The Virgin Islands collected $11.5 million in the fiscal year ending Sept. 30, U.S. Attorney Ronald W. Sharpe announced Tuesday, $11 million in criminal cases and $224,779 in civil cases.

The district also worked with other U.S. Attorney’s Offices and components of the Department of Justice to collect an additional $1.2 million in civil cases pursued jointly with those offices, Sharpe said.

U.S. Attorney General Loretta E. Lynch announced Thursday that the Justice Department collected $23.1 billion in the fiscal year, more than seven and a half times the approximately $2.93 billion appropriated for the 94 U.S. Attorney’s offices and the main litigating divisions in that same period.

In measuring collections recovered in Fiscal Year 2015, this figure necessarily includes some cases that were resolved in previous years but the proceeds of which were collected in FY15, according to the U.S. Department of Justice.

“The Department of Justice is committed to upholding the rule of law, safeguarding taxpayer resources, and protecting the American people from exploitation and abuse,” Lynch said. “The collections we are announcing today demonstrate not only the strength of that commitment, but also the significant return on public investment that our actions deliver. I want to thank the prosecutors and trial attorneys who made this achievement possible, and to reiterate our dedication to this ongoing work.”

In his Tuesday news release, Sharpe said the total demonstrates his office’s determination.

“The recoveries announced today demonstrate that the U.S. Attorney’s Office will utilize all means at its disposal to disgorge criminals and fraudsters of illegal and dishonest profits. My office is committed to upholding our laws and ensuring that residents of the Virgin Islands who are the unfortunate victims of crime and other misconduct are made whole,” he said.

The Virgin Islands’ largest civil collections were from affirmative civil enforcement cases, in which the United States recovered government money lost to fraud, including Food Stamp fraud, or collected fines imposed on individuals and/or the territory for violations of federal health, safety, civil rights or environmental laws.

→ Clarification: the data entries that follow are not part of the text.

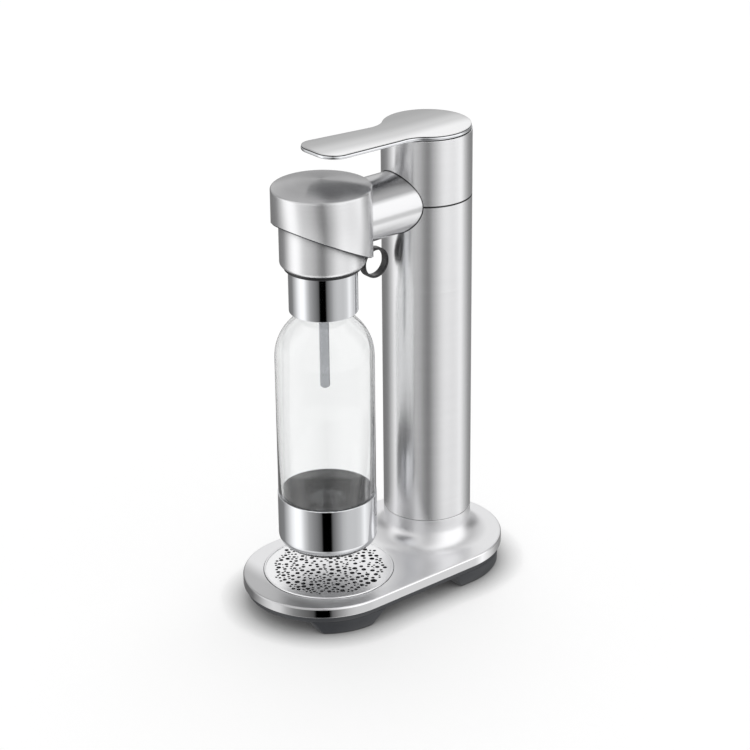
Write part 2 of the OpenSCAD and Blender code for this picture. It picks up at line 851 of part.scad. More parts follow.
module arm_tube() color("silver") {
    difference() {
        bar_y(arm_r, -head_y, arm_end, arm_z);
        bar_y(arm_r - arm_wall, -head_y - over, arm_end + over, arm_z);
        head_space(head_r + fit);
    }
}

module arm_gasket() color("black") {
    intersection() {
        difference() {
            bar_y(arm_r + arm_hole_gap - seat, -head_y, column_y, arm_z);
            bar_y(arm_r + fit, -head_y - over, column_y + over, arm_z);
        }
        translate([0, column_y, 0])
            tube_z(column_r - spacer_inset, column_in - seam_sleeve_t,
                arm_z - arm_r * 2, arm_z + arm_r * 2);
        bar_y(arm_r * 2, column_y - column_r, column_y - rod_r, arm_z);
    }
}

module at_arm_screws() {
    for (a = [45, 135, 225, 315])
        translate([arm_screw_circle * cos(a), 0, arm_screw_circle * sin(a)]) children();
}

module arm_core() color("lightslategray") {
    difference() {
        union() {
            bar_y(core_r, -head_y, arm_end, arm_z);
            bar_y(core_flange_r, arm_end - core_flange_t, arm_end, arm_z);
            bar_y(core_flange_r, -head_y, -head_y + head_r + over, arm_z);
        }
        bar_y(core_r - core_wall, -head_y - over, arm_end + over, arm_z);
        head_space(liner_out + fit);
        at_arm_screws() bar_y(screw_r + fit, arm_end - core_flange_t - over, arm_end + over, arm_z);
    }
}

module arm_screws() color("gray") {
    at_arm_screws() {
        bar_y(screw_head_r - gap, arm_end - core_flange_t - screw_head_h,
            arm_end - core_flange_t, arm_z);
        bar_y(screw_r, arm_end - core_flange_t, arm_end + yoke_t, arm_z);
    }
}

module gas_pipe() color("peru") {
    bar_y(pipe_r, pipe_bend_y, column_y - block_r + over * 2, pipe_z);
    translate([0, pipe_bend_y, pipe_z]) sphere(pipe_r);
    translate([0, pipe_bend_y, 0]) bar_z(pipe_r, pipe_z, pipe_up_z);
    translate([0, pipe_bend_y, pipe_up_z]) sphere(pipe_r);
    bar_y(pipe_r, -head_y + nozzle_r + seat, pipe_bend_y, pipe_up_z);
}

// Head: domed steel shroud with a slanted lower edge, and its dark lining
module head_section(inset) {
    ray = [corner_x, corner_z - dome_z] / (dome_r - rim_round);
    difference() {
        intersection() {
            translate([0, dome_z]) circle(dome_r - inset, $fn = 192);
            translate([0, slant_z - head_r]) square([head_r - inset, head_r * 3]);
        }
        polygon([
            [corner_x, corner_z], [head_r + rim_round, corner_z],
            [head_r + rim_round, corner_z + rim_round * 2],
            [corner_x, corner_z] + ray * rim_round * 2
        ]);
    }
    translate([corner_x, corner_z]) circle(rim_round - inset, $fn = 48);
}

module under_slant(drop) {
    translate([0, -head_y, slant_z - drop]) rotate([-slant, 0, 0])
        translate([-head_r * 2, -head_r * 2, -head_r * 4]) cube(head_r * 4);
}

module shroud() color("silver") {
    difference() {
        translate([0, -head_y, 0]) rotate_extrude() difference() {
            head_section(0);
            head_section(head_wall);
        }
        under_slant(0);
        bar_y(arm_r - arm_wall * 2, -head_y, arm_end, arm_z);
    }
}

module shroud_liner() color("dimgray") {
    difference() {
        union() {
            translate([0, -head_y, 0]) difference() {
                bar_z(liner_out, slant_z - head_r, ceiling_z + ceiling_t);
                bar_z(liner_in, slant_z - head_r - over, ceiling_z);
            }
            both_sides()
                bar_x(trunnion_boss_r, liner_in - trunnion_boss_h, liner_in + fit, -head_y, pivot_z);
        }
        under_slant(liner_show);
        bar_x(trunnion_r + fit, -head_r, head_r, -head_y, pivot_z);
        bar_y(core_r - core_wall, -head_y, column_y, arm_z);
        bar_y(pipe_r + fit, -head_y, column_y, pipe_z);
    }
}

module gas_nozzle() color("goldenrod") translate([0, -head_y, 0]) {
    difference() {
        bar_z(nozzle_r, nozzle_z, ceiling_z);
        bar_z(gas_hole_r, nozzle_z - over, pipe_up_z);
    }
}

// Cradle that swings in the head and carries the cap
module dock_cradle() color("gray") {
    difference() {
        union() {
            translate([0, -head_y, 0]) bar_z(cradle_r, cradle_z, cradle_top);
            bar_x(trunnion_r, -liner_out + gap, liner_out - gap, -head_y, pivot_z);
        }
        translate([0, -head_y, 0]) bar_z(stem_r + fit, cradle_z - over, cradle_top - over * 2);
        translate([0, -head_y, 0]) bar_z(gas_hole_r, cradle_z, cradle_top + over);
    }
}

module dock_seal() color("black") translate([0, -head_y, 0]) {
    tube_z(dock_seal_r, gas_hole_r + fit, cradle_top, cradle_top + dock_seal_t);
}

// Cap: steel shell, dark ring and chrome collar round a plastic body that takes the bottle's neck
module cap_shell() color("silver") translate([0, -head_y, 0]) {
    rotate_extrude() difference() {
        round_foot(cap_r, cap_z, cap_top, cap_round);
        round_foot(cap_r - cap_wall, cap_z + cap_wall, cap_top + over, cap_round - cap_wall);
        translate([0, cap_z - over]) square([collar_r + seat, cap_h]);
    }
}

module cap_body() color("dimgray") {
    difference() {
        translate([0, -head_y, 0]) {
            bar_z(hub_r, collar_z + seat, cap_top - seat);
            bar_z(cap_r - cap_wall - seat, cap_z + hub_rise, cap_top);
            bar_z(stem_r, cap_top - over, cradle_top - over * 2 - gap);
        }
        translate([0, -head_y, 0]) {
            bar_z(neck_bore_r, collar_z - over, neck_z + gap + cap_seal_t);
            bar_z(dip_r + fit, collar_z, neck_z + gap + cap_seal_t + dip_tuck);
            bar_z(gas_hole_r, collar_z, cradle_top);
        }
        bar_y(bush_r + fit, -head_y, loop_y, loop_z);
    }
}

module cap_ring() color("black") translate([0, -head_y, 0]) {
    tube_z(ring_r, collar_r + seat, cap_z - cap_ring_h, cap_z);
}

module cap_collar() color("gainsboro") {
    difference() {
        translate([0, -head_y, 0])
            tube_z(collar_r, collar_r - collar_wall, collar_z, cap_z + collar_tuck);
        bar_y(bush_r + fit, -head_y, loop_y, loop_z);
    }
}

module cap_seal() color("black") translate([0, -head_y, 0]) {
    tube_z(neck_r, neck_r - neck_wall, neck_z + gap, neck_z + gap + cap_seal_t);
}

module dip_tube() color("gainsboro") translate([0, -head_y, 0]) {
    difference() {
        union() {
            bar_z(dip_r, dip_z + dip_r, neck_z + gap + cap_seal_t + dip_tuck);
            translate([0, 0, dip_z + dip_r]) sphere(dip_r);
        }
        bar_z(dip_bore_r, dip_z - over, neck_z + gap + cap_seal_t + dip_tuck + over);
    }
}

// Pressure release: a ring on a rod that runs in a bush in the collar
module pull_ring() color("black") {
    difference() {
        bar_x(loop_r, -loop_w / 2, loop_w / 2, loop_y, loop_z);
        bar_x(loop_r - loop_t, -loop_w, loop_w, loop_y, loop_z);
    }
    bar_y(pull_rod_r, bush_y + pull_head_t, loop_y - loop_r + loop_t / 2, loop_z);
    bar_y(pull_head_r, bush_y, bush_y + pull_head_t, loop_z);
}

module release_bush() color("dimgray") {
    difference() {
        bar_y(bush_r, bush_y, -head_y + collar_r + bush_lip, loop_z);
        bar_y(pull_rod_r + fit, -head_y, loop_y, loop_z);
        bar_y(pull_head_r + fit, -head_y, -head_y + collar_r + bush_lip - bush_end_t, loop_z);
    }
}

module release_spring() color("gray") {
    difference() {
        bar_y(pull_head_r - fit, bush_y + pull_head_t + loop_pull + seat,
            -head_y + collar_r + bush_lip - bush_end_t - seat, loop_z);
        bar_y(pull_rod_r + fit, -head_y, loop_y, loop_z);
    }
}

// Bottle: clear body with a rounded shoulder, standing in a steel cup
module bottle_section(inset, neck_inset) {
    side = shoulder_r - inset;
    tangent = [shoulder_x + side / sqrt(2), shoulder_z + side / sqrt(2)];
    neck = neck_r - neck_inset;
    round_foot(bottle_low_r - inset, bottle_foot_z + inset, cup_rim_z + gap, bottle_foot_round - inset);
    translate([0, cup_rim_z + gap]) square([bottle_r - inset, shoulder_z - cup_rim_z - gap]);
    intersection() {
        translate([shoulder_x, shoulder_z]) circle(side);
        translate([0, shoulder_z]) square([bottle_r, tangent[1] - shoulder_z]);
    }
    polygon([
        [0, shoulder_z], tangent,
        [neck, tangent[1] + tangent[0] - neck], [0, tangent[1] + tangent[0] - neck]
    ]);
    translate([0, tangent[1]]) square([neck, neck_z - tangent[1]]);
}

module dent_section(r) {
    intersection() {
        translate([0, bottle_foot_z + dent_h - dent_r]) circle(r);
        translate([0, bottle_foot_z - over]) square([bottle_r, dent_r]);
    }
}

module bottle_body() color([0.85, 0.93, 0.96, 0.35]) translate([0, -head_y, 0]) {
    rotate_extrude() difference() {
        bottle_section(0, 0);
        difference() {
            union() {
                bottle_section(bottle_wall, neck_wall);
                translate([0, neck_z - over]) square([neck_r - neck_wall, over * 2]);
            }
            dent_section(dent_r + bottle_wall);
        }
        dent_section(dent_r);
    }
}

module bottle_cup() color("gainsboro") translate([0, -head_y, 0]) {
    rotate_extrude() difference() {
        round_foot(cup_r, cup_z, cup_rim_z, cup_round);
        round_foot(cup_r - cup_t, cup_z + cup_t, cup_rim_z + over, cup_round - cup_t);
    }
}

base_plate();
base_underside();
base_feet();
foot_pads();
base_screws();
drip_well();
drip_cup();
drip_grille();
grille_tabs();
cylinder_hatch();
hatch_pad();
inner_frame();
frame_screws();
base_seam_ring();
column_tube();
column_head();
seam_ring();
cylinder_body();
cylinder_valve();
valve_pin();
cylinder_seal();
valve_block();
safety_valve();
plunger();
plunger_spring();
rocker_arm();
rocker_pin();
lever_bracket();
lever_hinge_pin();
lever_lift_pin();
lever_spring();
lever_base();
lever_inlay();
lever_plate();
gas_pipe();
arm_tube();
arm_gasket();
arm_core();
arm_screws();
shroud();
shroud_liner();
gas_nozzle();
dock_cradle();
dock_seal();
cap_shell();
cap_body();
cap_ring();
cap_collar();
cap_seal();
dip_tube();
pull_ring();
release_bush();
release_spring();
bottle_body();
bottle_cup();
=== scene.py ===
# %% [markdown]
# # A sparkling water maker in brushed steel
# This lesson dresses a CAD model of a countertop carbonator for a studio picture. A bottle
# hangs from a round head, which a short arm joins to a column. The column stands on a long
# base with a drip tray. The CAD parts carry the sizes and the motion; this script adds the
# finish, the light and the shapes that only show up close.

# %% Load the frame
import math
import bmesh
import bpy
from mathutils import Matrix, Vector


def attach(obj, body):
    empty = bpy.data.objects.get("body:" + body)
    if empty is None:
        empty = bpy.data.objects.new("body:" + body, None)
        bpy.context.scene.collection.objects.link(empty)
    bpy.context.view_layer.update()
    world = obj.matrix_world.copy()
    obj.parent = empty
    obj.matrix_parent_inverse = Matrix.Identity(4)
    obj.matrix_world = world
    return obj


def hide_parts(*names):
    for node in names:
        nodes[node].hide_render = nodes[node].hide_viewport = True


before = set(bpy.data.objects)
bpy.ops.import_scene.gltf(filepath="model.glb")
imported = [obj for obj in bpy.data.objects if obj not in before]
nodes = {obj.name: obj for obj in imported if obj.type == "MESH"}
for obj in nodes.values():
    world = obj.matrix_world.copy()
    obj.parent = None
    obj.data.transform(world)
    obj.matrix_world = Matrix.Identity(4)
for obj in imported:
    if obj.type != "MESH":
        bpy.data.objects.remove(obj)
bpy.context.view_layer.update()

# %% [markdown]
# Everything is placed from a few measures of the machine. The CAD works in millimetres and
# Blender in metres, so one constant turns the one into the other. Two upright axes matter
# most: the bottle hangs on one, and the column stands on the other.

# %% Main measures
MM = 0.001
HEAD_Y = -54 * MM
COLUMN_Y = 65 * MM
ARM_Z = 363 * MM
scene = bpy.context.scene
print("head axis y", HEAD_Y, "column axis y", COLUMN_Y)

# %% [markdown]
# The camera looks down on the machine from its front right with a long lens, so upright
# edges stay nearly parallel. Its place and turn come from the fitted edges of the picture:
# 50 degrees round from the front and 24 degrees above the horizon. A lens of 112.6 mm on a
# 36 mm sensor gives the same narrow field.

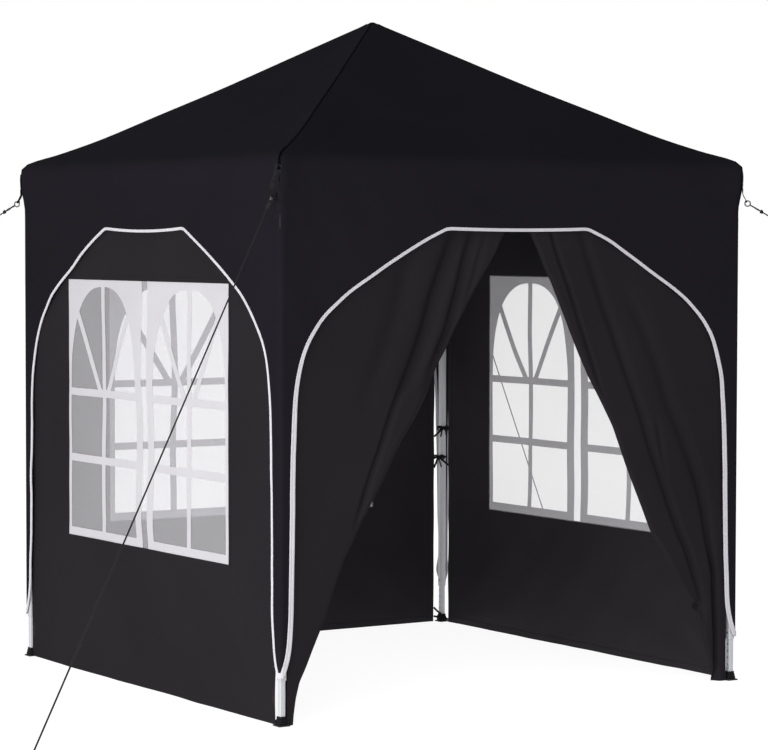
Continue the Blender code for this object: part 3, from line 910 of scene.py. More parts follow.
def spread_tree(kind):
    """A small shape at even spots of a line, turned along it, or on points that say which way they face."""
    sizes, shape, shape_inputs, scaled_by, spacing = SPREADS[kind]
    made = Tree(kind, [(size, "NodeSocketFloat") for size in sizes] + [("Material", "NodeSocketMaterial")])
    entry = made.entry.outputs
    if spacing:
        line = made.node("GeometryNodeMeshToCurve", {"Mesh": entry["Geometry"]})
        spots = made.node("GeometryNodeResampleCurve", {
            "Curve": line.outputs["Curve"], "Length": entry[spacing]}, mode="LENGTH").outputs["Curve"]
        way = made.node("GeometryNodeInputTangent").outputs["Tangent"]
    else:
        spots = made.node("GeometryNodeMeshToPoints", {"Mesh": entry["Geometry"]}).outputs["Points"]
        way = made.node("GeometryNodeInputNamedAttribute", {"Name": "facing"},
                        data_type="FLOAT_VECTOR").outputs["Attribute"]
    turn = made.node("FunctionNodeAlignRotationToVector", {"Vector": way}, axis="Z")
    small = made.node(shape, shape_inputs)
    size = made.node("ShaderNodeCombineXYZ", {axis: entry[label] for axis, label in zip("XYZ", scaled_by)})
    copies = made.node("GeometryNodeInstanceOnPoints", {
        "Points": spots, "Instance": small.outputs["Mesh"], "Rotation": turn.outputs["Rotation"],
        "Scale": size.outputs["Vector"]})
    return made.close(copies.outputs["Instances"])


def spread(kind, name, source, finish, **sizes):
    """A plain mesh piece from a tree run on a source mesh of points and edges."""
    tree = bpy.data.node_groups.get(kind) or spread_tree(kind)
    piece = put(name, source)
    step = piece.modifiers.new(kind, "NODES")
    step.node_group = tree
    values = {**sizes, "Material": finish}
    for item in tree.interface.items_tree:
        if item.item_type == "SOCKET" and item.in_out == "INPUT" and item.name in values:
            step[item.identifier] = values[item.name]
    plain(piece)
    piece.data.shade_smooth()
    return piece


def lines_mesh(name, lines):
    """A mesh of edges along several lines."""
    points = []
    edges = []
    for line in lines:
        first = len(points)
        points.extend(tuple(p) for p in np.asarray(line, float))
        edges.extend((i, i + 1) for i in range(first, len(points) - 1))
    mesh = bpy.data.meshes.new(name)
    mesh.from_pydata(points, edges, [])
    return mesh


def stitched(name, lines, finish, slot):
    """A piece of stitches along several lines."""
    sizes = bpy.context.scene.stitch_sizes
    piece = spread("Stitches", name, lines_mesh(name, lines), finish,
                   Spacing=sizes.spacing, Length=sizes.length, Thread=sizes.thread)
    return ride(piece, "tent", slot)


def studded(name, spots, finish, body, slot, radius, height):
    """A piece of domed heads on spots, each a place and the way it faces."""
    mesh = bpy.data.meshes.new(name)
    mesh.from_pydata([tuple(at) for at, _ in spots], [], [])
    facing = mesh.attributes.new("facing", "FLOAT_VECTOR", "POINT")
    facing.data.foreach_set("vector", np.array([way for _, way in spots], np.float32).ravel())
    piece = spread("Rivets", name, mesh, finish, Radius=radius, Height=height)
    return ride(piece, body, slot)


# Cover, its seams and its tape

PATTERN_STEP = 2.2        # how far apart the sides lie on the cloth's map, so that no two look the same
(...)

Civil debts were collected on behalf of several federal agencies, including the U.S. Department of Agriculture, Internal Revenue Service, Small Business Administration and the Department of Education. The largest criminal collection resulted from a tax fraud case.

 The U.S. Attorneys’ Offices, along with the department’s litigating divisions, are responsible for enforcing and collecting civil and criminal debts owed to the United States and criminal debts owed to federal crime victims, Sharpe said. The law requires defendants to pay restitution to victims of certain federal crimes who have suffered a physical injury or financial loss.

While restitution is paid to the victim, criminal fines and felony assessments are paid to the department’s Crime Victims’ Fund, which distributes the funds to state victim compensation and victim assistance programs.